L’allarme sull’acqua privatizzata nel Regno Unito: «Sull’orlo della bancarotta»

Adesso il governo di Rishi Sunak dovrà decidere se spianare la strada al ritorno dello Stato

Il più grande fornitore privato di acqua potabile del Regno Unito, Thames Water, sarebbe sull’orlo della bancarotta. Nonostante, puntualizza Repubblica, rifornisca 15 milioni di clienti e, come dice il nome stesso, delle aree intorno al Tamigi, inclusa la capitale Londra. L’acqua venne sganciata dal controllo statale 34 anni fa, per volere di Margaret Thatcher. Il capo attuale del governo, Rishi Sunak, adesso dovrà decidere se imprimere una svolta in direzione opposta, ovvero nazionalizzando. Il Labour post-corbyniano sembra tuttavia prudente, a dispetto del fatto che tutti i sondaggi siano favorevoli al ritorno dello Stato. Tra le motivazioni a favore della manovra, ci sarebbe la speranza di evitare un eventuale effetto domino sulle altre compagnie.


I debiti del settore

Anche considerando che l’intero settore sembra in debito di almeno 60 miliardi di sterline (circa 70 miliardi di euro): dunque altre tre colossi potrebbero sprofondare.
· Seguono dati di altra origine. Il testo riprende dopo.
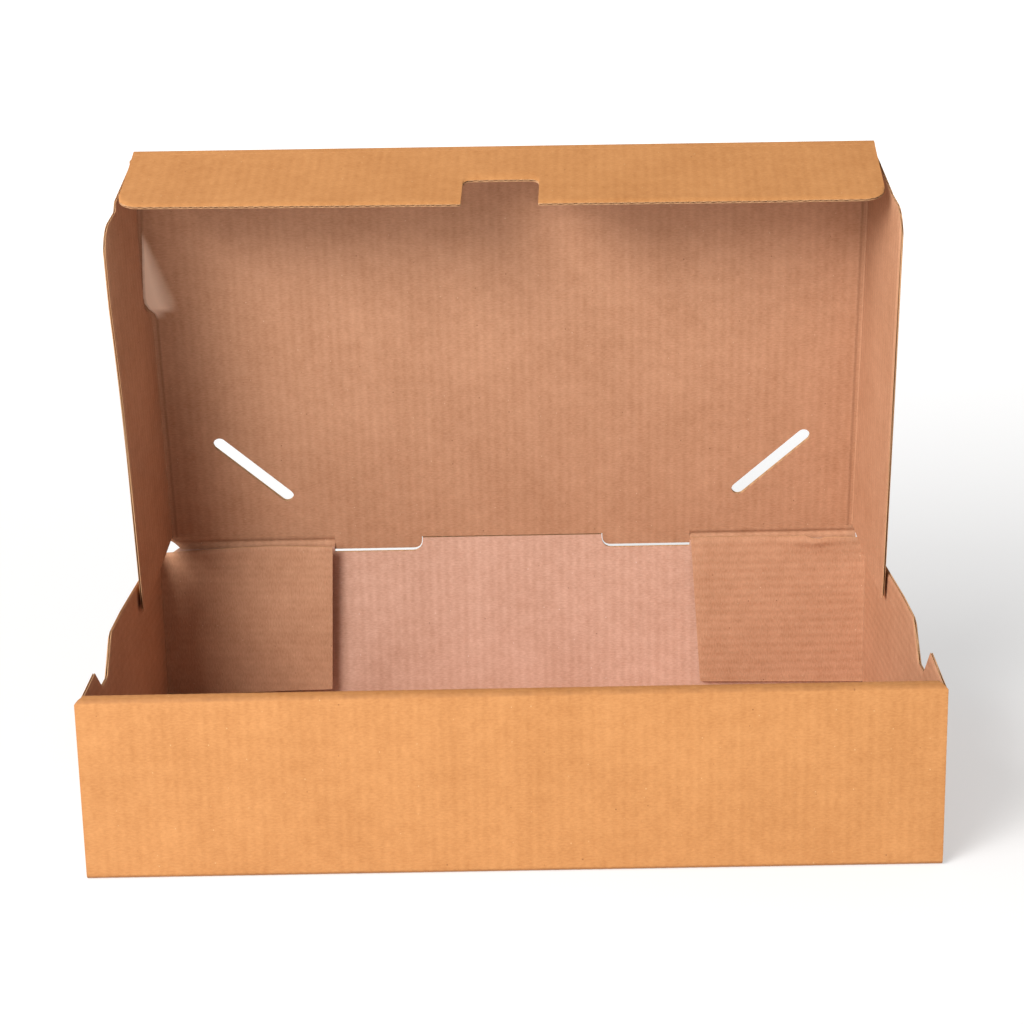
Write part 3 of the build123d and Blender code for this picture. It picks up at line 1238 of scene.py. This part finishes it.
@dataclass
class Lid(Panels):
    """The lid panel with its vents, and its two wings.

    The left crease is bent out of line by hand: bulge is how far, from bulge_start on, over
    bulge_width of the lid and the share bulge_depth of the wing.  The pale bruise beside it
    ends at bruise_end.  The lid's board bows out by bow.  Rows are distances from the crease,
    and a run of them is its first, its last and their number.
    """

    wing_depth: float = 56.0
    wing_front_depth: float = 53.0
    wing_side_gap: float = 0.45
    wing_rear: float = 3.0
    wing_tuck_gap: float = 0.4
    nose_radius: float = 9.0
    step_depth: float = 37.0
    left_step: float = 2.6
    right_step: float = 0.2
    tuck_fold: float = 97.0
    vent_length: float = 38.6
    vent_width: float = 5.0
    vent_x: float = 99.4
    vent_rise: float = 32.6
    vent_shift: float = 1.1
    vent_drop: float = 1.0
    vent_left_share: float = 0.6
    vent_angle: float = 42.9
    notch_radius: float = 2.9
    panel_half: float = 131.4
    bow: float = 0.7
    bulge: float = 4.6
    bulge_start: float = 97.0
    bulge_onset: float = 4.5
    bulge_fade: float = 0.75
    bulge_length: float = 55.0
    bulge_width: float = 16.0
    bulge_depth: float = 0.25
    bulge_forward: float = 0.6
    bruise_width: float = 9.0
    bruise_end: float = 131.0
    bruise_length: float = 28.0
    bruise_taper: float = 0.8
    bruise_blur: float = 1.0
    bruise_spread: float = 0.5
    bruise_slant: float = 0.4
    bruise_rise: float = 2.0
    flare: float = 1.3
    flare_start: float = 55.0
    flare_length: float = 70.0
    notch_rows: tuple[float, int] = (3.5, 9)
    vent_rows: int = 5
    plain_rows: tuple[float, ...] = (7.0, 12.0)
    seam_run: tuple[float, float, int] = (96.0, 132.0, 15)
    seam_spots: tuple[float, ...] = (70.0, 88.0, 142.0)
    wing_foot_rows: int = 6
    nose_share: float = 0.08
    nose_rows: int = 5
    uncrushed: float = 3.0
    slot_steps: int = 161

    def boards(self) -> list[Board]:
        """The lid panel and its two wings."""
        return [self.panel(), self.wing(Side.LEFT), self.wing(Side.RIGHT)]

    def narrowed(self, x: Array, along: Array) -> Array:
        """Draws a position in towards the middle as the lid tapers away from its crease."""
        return x - np.clip(x / self.panel_half, -1, 1) * BOX.lid_taper * along / BOX.lid_reach

    def seam_rows(self) -> Array:
        """Rows that the panel and its wings share, close together where the crease bows."""
        return np.sort([*self.seam_spots, *np.linspace(*self.seam_run), BOX.lid_end])

    def bulged(self, along: Array) -> Array:
        """How far the left crease bows outward: steeply at its lower end, then dying away."""
        past = np.clip(along - self.bulge_start, 0, None)
        fade = 1 - self.bulge_fade * np.clip(past / self.bulge_length, 0, 1)
        return self.bulge * (1 - bell(past, 0, self.bulge_onset)) * fade

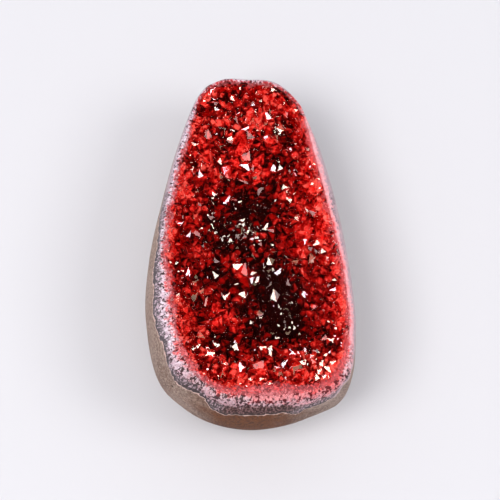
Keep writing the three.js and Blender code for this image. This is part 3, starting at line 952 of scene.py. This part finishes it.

Ma bisogna considerare l’ingente costo che l’intervento comporterebbe: si parla di almeno 10 miliardi di sterline, ossia oltre 11 miliardi di euro, ovviamente sulle spalle dei contribuenti. Il controllo di Thames Water è attualmente nelle mani di una galassia di hedge fund e società anche straniere, come il fondo pensione canadese Ontario Municipal (31,8%) ma anche la cinese China Investment Corporation (8,7%). Sul web viene fatto notare che, nonostante i debiti, i dividendi hanno continuato ad essere pagati. Le compagnie si sono difese dichiarando che si trattava di bonus obbligati, e scaricando le responsabilità sull’inflazione alta (8,7%) che per aziende simili è maggiorata (11,3%), sui costi delle materie prime e sul recente innalzamento dei tassi (5%).